## start Material provided
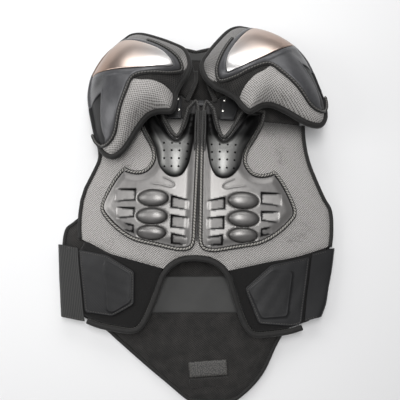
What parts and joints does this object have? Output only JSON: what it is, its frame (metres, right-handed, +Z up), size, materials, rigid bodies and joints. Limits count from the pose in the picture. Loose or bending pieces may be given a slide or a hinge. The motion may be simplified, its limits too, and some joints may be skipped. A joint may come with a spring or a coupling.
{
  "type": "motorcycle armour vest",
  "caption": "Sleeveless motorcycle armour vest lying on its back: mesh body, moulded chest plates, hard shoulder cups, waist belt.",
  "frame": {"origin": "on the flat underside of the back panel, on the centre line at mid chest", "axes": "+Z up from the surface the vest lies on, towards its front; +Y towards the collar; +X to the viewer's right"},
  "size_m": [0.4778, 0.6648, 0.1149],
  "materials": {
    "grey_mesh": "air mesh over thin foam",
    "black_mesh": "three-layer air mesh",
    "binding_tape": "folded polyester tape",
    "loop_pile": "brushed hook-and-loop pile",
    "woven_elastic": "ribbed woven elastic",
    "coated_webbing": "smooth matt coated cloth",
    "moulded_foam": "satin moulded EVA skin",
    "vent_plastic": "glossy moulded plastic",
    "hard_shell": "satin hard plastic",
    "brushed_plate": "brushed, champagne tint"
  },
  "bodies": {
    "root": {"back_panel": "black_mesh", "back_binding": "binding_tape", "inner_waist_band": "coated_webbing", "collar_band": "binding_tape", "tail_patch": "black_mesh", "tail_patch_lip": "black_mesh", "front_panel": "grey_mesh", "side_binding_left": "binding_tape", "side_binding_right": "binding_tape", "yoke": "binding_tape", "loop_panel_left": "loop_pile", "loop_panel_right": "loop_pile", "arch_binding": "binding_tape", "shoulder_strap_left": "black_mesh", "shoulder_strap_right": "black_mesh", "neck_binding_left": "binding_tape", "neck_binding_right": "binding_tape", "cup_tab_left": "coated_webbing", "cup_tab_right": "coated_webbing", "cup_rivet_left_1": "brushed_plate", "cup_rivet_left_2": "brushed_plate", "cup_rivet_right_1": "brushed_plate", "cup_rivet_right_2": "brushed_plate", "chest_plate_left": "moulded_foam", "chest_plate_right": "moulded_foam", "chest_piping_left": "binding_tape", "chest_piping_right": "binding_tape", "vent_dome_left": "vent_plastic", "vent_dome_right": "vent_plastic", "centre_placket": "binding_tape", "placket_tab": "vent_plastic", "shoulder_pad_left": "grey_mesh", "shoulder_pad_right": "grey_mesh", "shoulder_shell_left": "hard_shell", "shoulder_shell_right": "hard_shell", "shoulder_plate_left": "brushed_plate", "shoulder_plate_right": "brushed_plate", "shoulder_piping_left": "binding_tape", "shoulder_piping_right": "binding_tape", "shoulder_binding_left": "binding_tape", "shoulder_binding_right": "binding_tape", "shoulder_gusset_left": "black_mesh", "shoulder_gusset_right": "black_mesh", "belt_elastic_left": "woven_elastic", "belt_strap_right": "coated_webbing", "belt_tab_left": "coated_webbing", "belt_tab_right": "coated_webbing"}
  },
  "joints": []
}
## end Material provided
**Required work:**
Where does the word "from" appear? Return each line that holds it.

**Solution below:**
What parts and joints does this object have? Output only JSON: what it is, its frame (metres, right-handed, +Z up), size, materials, rigid bodies and joints. Limits count from the pose in the picture. Loose or bending pieces may be given a slide or a hinge. The motion may be simplified, its limits too, and some joints may be skipped. A joint may come with a spring or a coupling.
  "frame": {"origin": "on the flat underside of the back panel, on the centre line at mid chest", "axes": "+Z up from the surface the vest lies on, towards its front; +Y towards the collar; +X to the viewer's right"},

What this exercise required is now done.